On January 6, 2017, the CIA, Federal Bureau of Investigation (FBI), and National Security Agency published a declassified version of an Intelligence Community Assessment (ICA) titled Assessing Russian Activities and Intentions in Recent US Elections. The ICA stated, among other things, that Russia ‘developed a clear preference’ for President Trump and ‘aspired to help’ him win the election. This conclusion—now known to be false—was based in part on the Steele dossier, which ‘was referenced in the ICA main body text, and further detailed in a two-page ICA annex.’ The Steele dossier was a series of reports containing baseless accusations concerning President Trump’s ties to Russia compiled and delivered to the FBI in 2016 by former British intelligence agent Christopher Steele.
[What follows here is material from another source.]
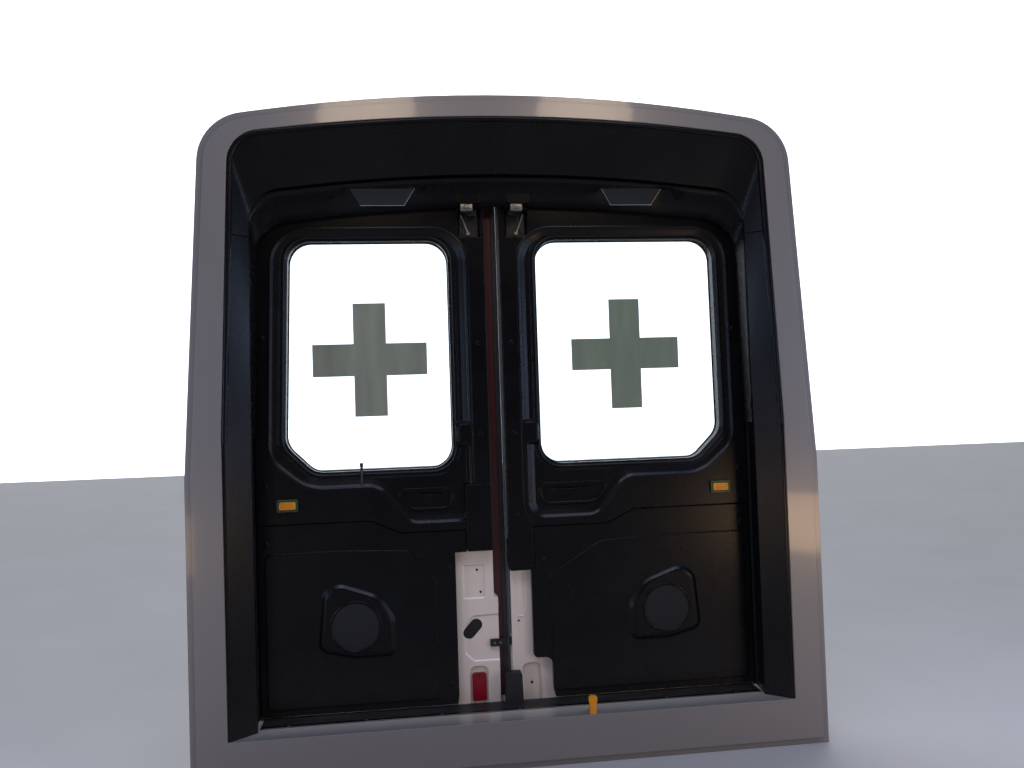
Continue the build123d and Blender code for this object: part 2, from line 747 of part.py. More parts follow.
    # Upper trim: moulded skin with the window recess in two steps and the arm rest
    edge_x = door.moulding_edge + joint_gap
    zone = [(edge_x, split_height), (cup_outer + split_start, split_height),
            (cup_outer + split_end, split_height + split_rise), (far, split_height + split_rise),
            (far, high), (edge_x, high)]
    upper = place(plate(zone, [0, 40, 40, 0, 0, 0], trim_front, panel_front), door)
    upper &= between(opening(-trim_inset, trim_bottom), trim_front, panel_front)
    if is_left:
        upper -= place(block(0, cover_outer + joint_gap, 0, ring_depth, 0, cover_high + joint_gap), door)
    else:
        upper -= place(block(0, right_moulding_foot + joint_gap, 0, ring_depth, 0, moulding_jog_low), door)
        upper -= Pos(joint_gap, 0, 0) * moulding_plate
    recess_floor = trim_front + recess_depth
    upper -= place(pocket(recess(door, 0), recess(door, -recess_draft), trim_front, recess_floor), door)
    lug = block(0, door.lug_reach + recess_draft, trim_front, panel_front, lug_bottom - recess_draft,
                lug_top + recess_draft)
    step = pocket(window(door, step_grow), window(door, step_grow - step_draft), recess_floor, trim_front + step_depth)
    upper -= place(step - lug, door)
    reveal_front = trim_front + step_depth
    upper -= place(between(window(door, reveal_draft), 0, ring_depth), door)
    collar = cross_loft(window(door, reveal_draft + reveal_wall), reveal_front, window(door, -reveal_gap), panel_front)
    collar += between(window(door, -reveal_gap), panel_front, glass_front - reveal_gap)
    collar -= cross_loft(window(door, reveal_draft), reveal_front, window(door, -reveal_wall), panel_front)
    collar -= between(window(door, -reveal_wall), panel_front - 1, ring_depth)
    upper += place(collar, door)

    # Pull cup: a moulded insert with a proud rim, clipped into the arm rest
    slot_low = cup_pocket_top - cup_pocket_height
    slot_points = [(door.cup_start, slot_low), (cup_outer - 6, slot_low), (cup_outer - 6 + cup_flare, cup_pocket_top),
                   (door.cup_start, cup_pocket_top)]
    cup_slot = outline(slot_points, [30, 40, 10, 12])
    cup_outline = offset(cup_slot, cup_rim)
    upper -= place(between(offset(cup_slot, cup_rim + cup_fit), 0, ring_depth), door)
    save(upper - latch_pocket, f"upper_trim_{name}")
    cup = between(cup_outline, recess_floor - cup_rim_proud, panel_front)
    cup -= between(cup_slot, 0, trim_front + cup_pocket_depth)
    finger_high = cup_pocket_top - finger_slot_drop
    cup -= panel_plate(door.cup_start + finger_slot_inset, cup_outer - finger_slot_inset,
                       finger_high - finger_slot_height, finger_high, [4, 4, 4, 4], trim_front,
                       trim_front + finger_slot_depth)
    save(place(cup, door), f"pull_cup_{name}")

    # Lower trim: flat moulding with a raised field and the loudspeaker pod, cut away round the bare metal
    split_low = split_height - joint_gap
    metal_x = door.metal_edge + metal_gap
    top_points = [(far, split_low + split_rise), (cup_outer + split_end, split_low + split_rise),
                  (cup_outer + split_start, split_low)]
    if is_left:
        inner_points = [(cover_outer + joint_gap, split_low), (cover_outer + joint_gap, cover_low - joint_gap),
                        (metal_x, cover_low - joint_gap), (metal_x, 40), (metal_x + 6, 0)]
        inner_radii = [0, 0, 0, 10, 0]
    else:
        foot_x = right_moulding_foot + joint_gap
        bulge_x = metal_x + bulge_width - 2
        inner_points = [(foot_x, split_low), (foot_x, right_moulding_bottom - 4),
                        (metal_x, right_moulding_bottom - 4), (metal_x, bulge_height), (bulge_x, bulge_height),
                        (bulge_x, 40), (bulge_x + 10, 0)]
        inner_radii = [0, 0, 0, 14, 26, 10, 0]
    lower = place(plate(inner_points + [(far, 0)] + top_points, inner_radii + [0, 0, 40, 40],
                        lower_trim_front, panel_front), door)
    lower &= between(opening(-trim_inset, trim_bottom), lower_trim_front, panel_front)
    field_inner = door.metal_edge + field_inset
    field_outer = side_edge - trim_inset - field_margin
    field = outline([(field_inner, field_low), (field_outer, field_low), (field_outer, field_high),
                     (cup_outer + 206, field_high), (cup_outer + 5, field_crease), (field_inner, field_shoulder)],
                    [16, 16, 24, 60, 60, 20])
    lower += place(between(field, lower_trim_front - field_proud, lower_trim_front), door)
    grille_x = side_edge - grille_reach
    pod = outline([(grille_x + x, grille_z + z) for x, z, radius in POD], [radius for x, z, radius in POD])
    lower += place(between(pod, pod_front, lower_trim_front), door)
    lower -= place(across(grille_radius + 1, pod_front - 1, pod_front + bowl_depth, grille_x, grille_z), door)
    save(lower, f"lower_trim_{name}")

    # Loudspeaker grille: a disc with rings of slots between spokes
    grille_back = pod_front + bowl_depth
    grille = across(grille_radius, grille_back - grille_thickness, grille_back, grille_x, grille_z)
    spokes = [Pos(grille_x, 0, grille_z) * Rot(0, angle, 0)
              * block(-grille_radius, grille_radius, -5, ring_depth + 5, -grille_spoke / 2, grille_spoke / 2)
              for angle in (0, 60, 120)]
    for ring in range(1, grille_rings + 1):
        middle = ring * grille_pitch
        slots = across(middle + grille_slot / 2, 0, ring_depth, grille_x, grille_z)
        slots -= across(middle - grille_slot / 2, -1, ring_depth + 1, grille_x, grille_z)
        grille -= slots - spokes[0] - spokes[1] - spokes[2]
    save(place(grille, door), f"speaker_grille_{name}")

    # Upper latch in its pocket: back plate, striker tongue and the rod that works it
    middle = door.latch_low + latch_width / 2
    pocket_floor = trim_front + latch_pocket_depth
    latch = block(middle - latch_plate_half, middle + latch_plate_half, pocket_floor - latch_plate_thickness,
                  pocket_floor, latch_pocket_low + 4, latch_pocket_high - 2)
    latch += block(middle - tongue_low, middle + tongue_high, trim_front - tongue_proud, pocket_floor,
                   latch_pocket_high - 4 - tongue_height, latch_pocket_high - 4)
    rod_middle = (latch_pocket_low + latch_pocket_high) / 2
    latch += Pos(middle + latch_rod_offset, pocket_floor - latch_rod_radius - 1, rod_middle) \
        * Rot(0, -degrees(atan2(latch_rod_x, latch_rod_z)), 0) \
        * Cylinder(latch_rod_radius, hypot(latch_rod_x, latch_rod_z))
    save(place(latch, door), f"upper_latch_{name}")

    # Lower latch, beside the meeting line
    if is_left:
        bolt = block(door.foot_edge, bolt_outer, panel_front - bolt_proud, panel_front, bolt_low, bolt_high)
        bolt_back = panel_step - meeting_seal_thickness - seal_clearance
        bolt += block(bolt_reach, door.foot_edge, panel_front - bolt_proud, bolt_back, bolt_low, bolt_high)
    else:
        bolt = block(door.skin_edge + 1, door.inner_edge, panel_front + bolt_proud, panel_step, bolt_low, bolt_high)
    save(place(bolt, door), f"lower_latch_{name}")

    # Release of the door check, near the hinge side: holder and lever
    release_x = side_edge - release_inset
    floor_y = trim_front - 3
    holder = panel_plate(release_x - release_half_width, release_x + release_half_width,
                         release_z - release_half_height, release_z + release_half_height, [5, 5, 5, 5],
                         trim_front - release_proud, trim_front)
    lever_half_width = release_half_width - release_wall - lever_gap
    lever_half_height = release_half_height - release_wall - lever_gap
    holder -= block(release_x - lever_half_width - lever_gap, release_x + lever_half_width + lever_gap,
                    0, floor_y, release_z - lever_half_height - lever_gap, release_z + lever_half_height + lever_gap)
    save(place(holder, door), f"check_release_holder_{name}")
    lever = panel_plate(release_x - lever_half_width, release_x + lever_half_width, release_z - lever_half_height,
                        release_z + lever_half_height, [4, 4, 4, 4], trim_front - lever_proud, floor_y)
    save(place(lever, door), f"check_release_lever_{name}")

    if is_left:
        # Red strip on the meeting flange, with the rubber seal beside it
        foot_x = door.foot_edge - strip_gap
        upper_x = door.inner_edge - strip_gap
        strip_outline = [(edge_strip_inner, edge_strip_bottom), (foot_x, edge_strip_bottom),
                         (foot_x, flange_foot_top + 1), (upper_x, flange_foot_top + 15), (upper_x, edge_strip_top),
                         (edge_strip_inner, edge_strip_top)]
        save(place(plate(strip_outline, [0] * 6, panel_step - edge_strip_thickness, panel_step), door),
             "edge_strip_left")
        seal_low = panel_bottom + meeting_seal_margin
        seal_high = opening_crown_height + rebate_width - panel_side_gap - meeting_seal_margin
        seal_foot = panel_step - meeting_seal_thickness
        meeting_seal = block(door.skin_edge - meeting_seal_wall, edge_strip_inner - 0.3, seal_foot, panel_step,
                             seal_low, seal_high)
        meeting_seal += block(door.skin_edge - meeting_seal_wall, door.skin_edge, seal_foot, ring_depth,
                              seal_low, seal_high)
        meeting_seal += block(meeting_lip_gap - DOORS[1].skin_edge, door.skin_edge, ring_depth - hem_thickness,
                              ring_depth, seal_low, seal_high)
        save(place(meeting_seal, door), "meeting_seal_left")

        # Red reflector in the arched niche
        reflector = panel_plate(niche_inner + 9, niche_inner + niche_width - 9, sill_top + 6,
                                sill_top + niche_height - 22, [2, 2, 10, 10], panel_front + 2,
                                panel_front + niche_depth)
        save(place(reflector, door), "reflector_left")

        # Lock pin that stands on the arm rest
        pin_y = trim_front + recess_depth / 2
        pin = Pos(pin_x, pin_y, pin_foot + pin_height / 2) * Cylinder(pin_radius, pin_height)
        pin += Pos(pin_x, pin_y, pin_foot + pin_height - pin_head_height / 2) \
            * Cylinder(pin_head_radius, pin_head_height)
        save(place(pin, door), "lock_pin_left")

        # Blank tray for the number plate on the outer skin, with its lamp
        tray = panel_plate(plate_x - plate_half_width, plate_x + plate_half_width, plate_z - plate_half_height,
                           plate_z + plate_half_height, [12, 12, 12, 12], ring_depth, ring_depth + plate_thickness)
        save(place(tray, door), "plate_tray_left")
        lamp_foot = plate_z + plate_half_height + plate_lamp_gap
        lamp_top = lamp_foot + plate_lamp_height
        top_half = plate_lamp_half_width - plate_lamp_draft
        lamp = plate([(plate_x - plate_lamp_half_width, lamp_foot), (plate_x + plate_lamp_half_width, lamp_foot),
                      (plate_x + top_half, lamp_top), (plate_x - top_half, lamp_top)],
                     [4, 4, 6, 6], ring_depth, ring_depth + plate_lamp_depth)
        save(place(lamp, door), "plate_lamp_left")
    else:
        # Outer handle below the window: a bar on two feet
        grip = panel_plate(handle_x - handle_half_width, handle_x + handle_half_width, handle_z - handle_half_height,
                           handle_z + handle_half_height, [14, 14, 14, 14], ring_depth, ring_depth + handle_depth)
        grip -= block(handle_x - handle_half_width + handle_end, handle_x + handle_half_width - handle_end,
                      ring_depth + handle_foot, ring_depth + handle_depth - handle_grip,
                      handle_z - 2 * handle_half_height, handle_z + 2 * handle_half_height)
        save(place(grip, door), "outer_handle_right")
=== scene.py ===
from collections import namedtuple
from math import cos, pi, radians, sin, tan

import bmesh
import bpy
from mathutils import Matrix, Vector


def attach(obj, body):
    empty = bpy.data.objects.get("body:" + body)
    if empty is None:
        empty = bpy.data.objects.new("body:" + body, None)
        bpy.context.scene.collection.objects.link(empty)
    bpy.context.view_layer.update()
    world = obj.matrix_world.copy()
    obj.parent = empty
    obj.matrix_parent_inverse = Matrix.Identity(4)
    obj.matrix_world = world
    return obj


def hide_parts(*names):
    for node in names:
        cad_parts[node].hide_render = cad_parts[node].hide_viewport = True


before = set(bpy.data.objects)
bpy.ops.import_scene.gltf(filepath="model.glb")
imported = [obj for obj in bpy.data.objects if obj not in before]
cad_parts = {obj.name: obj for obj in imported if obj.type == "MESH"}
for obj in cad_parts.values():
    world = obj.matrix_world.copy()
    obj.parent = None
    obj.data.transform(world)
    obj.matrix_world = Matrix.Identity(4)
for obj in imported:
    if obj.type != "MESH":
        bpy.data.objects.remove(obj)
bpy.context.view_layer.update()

# The pair of rear doors of a van body, in metres, in the same frame as the solids: X to the right as seen
# from inside, Y rearward, Z up from the load floor. Each section below is one piece or group of like pieces.

# Body ring and door panels: deep-drawn sheet steel, spot welded, dipped and sprayed in the body's own
# white enamel. The bare parts of the doors beside the meeting line are in the same paint.


def colour(code):
    """Linear colour from an sRGB hex code."""
    channels = [int(code[place:place + 2], 16) / 255 for place in (1, 3, 5)]
    linear = [c / 12.92 if c <= 0.04045 else ((c + 0.055) / 1.055) ** 2.4 for c in channels]
    return (*linear, 1.0)


FACTOR, FIRST, SECOND, MIXED = 0, 6, 7, 2


def feed(made, node, inputs):
    """Give a node its inputs: nodes and their outputs are linked, and plain values are set on its sockets."""
    for socket, value in dict(inputs).items():
        if isinstance(value, bpy.types.Node):
            value = value.outputs[MIXED if value.bl_idname == "ShaderNodeMix" else 0]
        if isinstance(value, bpy.types.NodeSocket):
            made.node_tree.links.new(value, node.inputs[socket])
        else:
            node.inputs[socket].default_value = value


def add(made, kind, inputs=(), **settings):
    """Add one node to a material with its settings, its input values and its links."""
    node = made.node_tree.nodes.new(kind)
    for setting, value in settings.items():
        setattr(node, setting, value)
    feed(made, node, inputs)
    return node


def material(name):
    """New material, with its shader and the piece's own coordinates, in which every pattern is laid out."""
    made = bpy.data.materials.new(name)
    made.use_nodes = True
    place = add(made, "ShaderNodeTexCoord").outputs["Object"]
    return made, made.node_tree.nodes["Principled BSDF"], place


def dress(made, *nodes):
    """Give solids of the frame their material."""
    for name in nodes:
        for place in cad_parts[name].material_slots:
            place.material = made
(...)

Subsequent investigations confirmed that the Clinton campaign and the DNC paid Steele via the law firm Perkins Coie and opposition research firm Fusion GPS to provide derogatory information about Trump’s purported ties to Russia, which resulted in the discredited dossier. In July 2025, the Trump Administration declassified numerous documents showing that the ICA’s main findings were false and that the Obama Administration knowingly fabricated the findings for the purpose of undermining the Trump Administration.

Further, evidence now confirms “Brennan falsely testified to the Committee. During a transcribed interview on May 11, 2023, Brennan stated that ‘the CIA was not involved at all with the [Steele] dossier.’”

Brennan’s claims, the letter charged, “cannot be reconciled with the facts.”